Unfortunately, we are not able to provide a solution in code at this stage for the installer's `wait-for install-complete`. We are documenting a workaround for attaching bare metal machines in this PR: https://github.com/openshift/installer/pull/3955 Day 2 operations should be covered by this patch, which increases the waiting time for CSRs to two hours: https://github.com/openshift/cluster-machine-approver/pull/37
> we are not able to provide a solution in code at this stage Pierre, could you clarify? Does it mean we drop the feature for current version or we plan to leave as is for the foreseeable future? In can we only drop feature for current version, how about keeping issue open and change target version?

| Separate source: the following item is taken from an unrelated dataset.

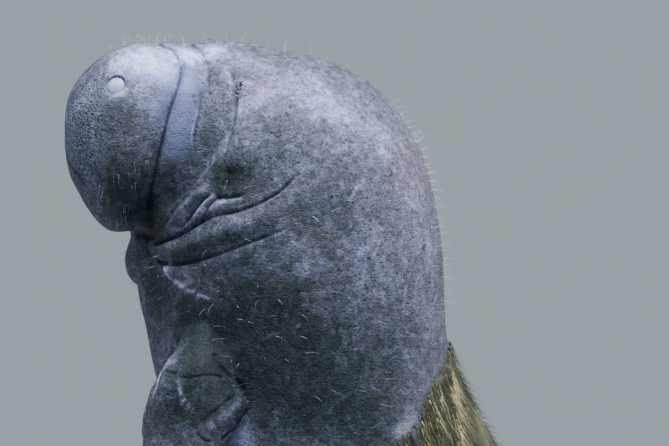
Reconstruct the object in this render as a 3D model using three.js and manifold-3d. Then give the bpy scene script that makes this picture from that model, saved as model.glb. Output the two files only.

(In reply to Aleksandar Kostadinov from comment #11) > > we are not able to provide a solution in code at this stage > > Pierre, could you clarify? Does it mean we drop the feature for current > version or we plan to leave as is for the foreseeable future? > > In can we only drop feature for current version, how about keeping issue > open and change target version? The problem at hand ("the Installer timeout expires before installation is complete") has an easy workaround ("Just run `openshift-install wait-for install-complete` again"). I personally think that the best way forward would be to let the user customise the timeout duration, for example with a command-line flag. However, since this is a change to the Installer (as opposed to a platform-specific change), it requires a degree of coordination that is hard to obtain with a low-priority bug. We can have a discussion with the Installer team by treating the change as a feature, rather than a bug, for an upcoming release. The first step in this direction may be to open an issue, or a pull request, in github.com/openshift/enhancements.